Kombi Nation is on release in Wellington from this month and nationally from October; For Good is playing provincial centres (this week: Jensen’s hometown, Napier) in the International Film Festival. Keith Hill’s This Is Not a Love Story plays in next month’s inaugural Auckland Festival. Not connected to Larry Parr, but on the shelf for some time nonetheless – “this is a new millennium!” says one character – the film, which manages to be both laughably bad (both this and Kombi Nation feature boom mics in shot; only in Lahood’s film was it intentional) and strangely entertaining, takes place in a bohemian Auckland that is quiet, attractive and not entirely fictitious.

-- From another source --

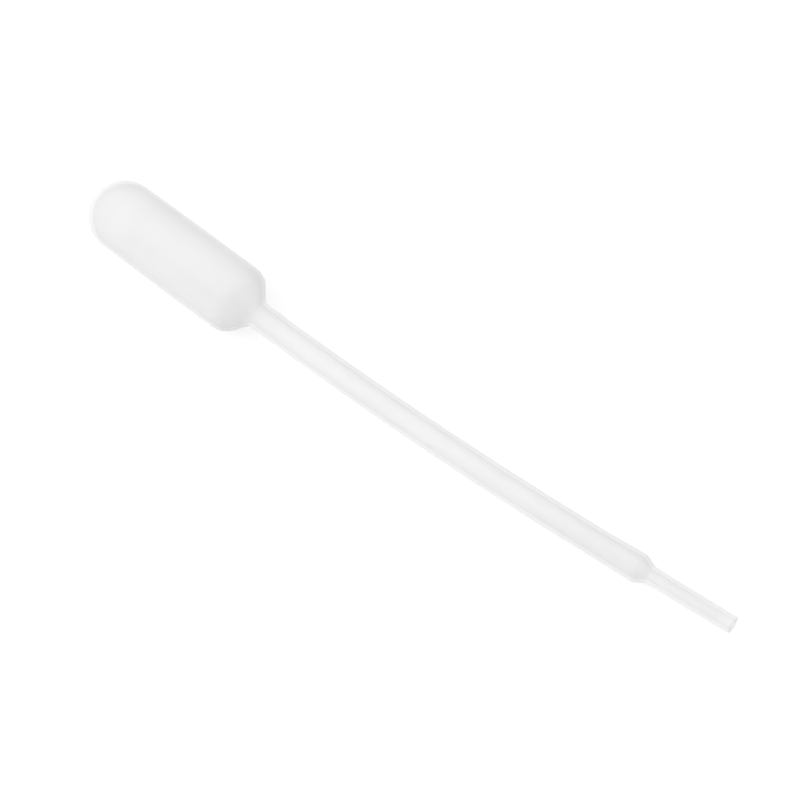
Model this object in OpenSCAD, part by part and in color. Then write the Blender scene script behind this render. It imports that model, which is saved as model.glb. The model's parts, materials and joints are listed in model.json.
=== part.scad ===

Sarah Smuts-Kennedy stars as Belinda, an Amélie-like woman who longs to become a writer, viewing the world from her K-Rd apartment and wafting ethereally through central Auckland in outfits by Zambesi. As befitting a New Zealand Amélie, she is more gauche and confused than adorable and kittenish, and Hill’s film is frequently complicit in ridiculing her pretensions (“Would you like me to read you a poem?” she offers unprompted). Stephen Lovatt’s Tony becomes the object of her obsession – he’s an actor on a long-running TV show who feels artistically undernourished (curiously, Lovatt has gone on to star in Neighbours) – while ex-Shortland Streeters Stelios Yiakmis, Bruce Hopkins and Peter Elliott add to the sense of the film being partly a vent for the mockery of Auckland’s TV industry (“The show’s tired, we’re all tired,” says one). Although Hill’s film is not exactly deep – the greatest challenge is figuring out how much of its humour is conscious and how much is not – it reveals the artistic life as a mask for ruthless self-interest in so jaundiced a way that its slot in the Auckland Festival can only be read as a sly commentary on the rest of the programme, if not the entire creative life of the city itself.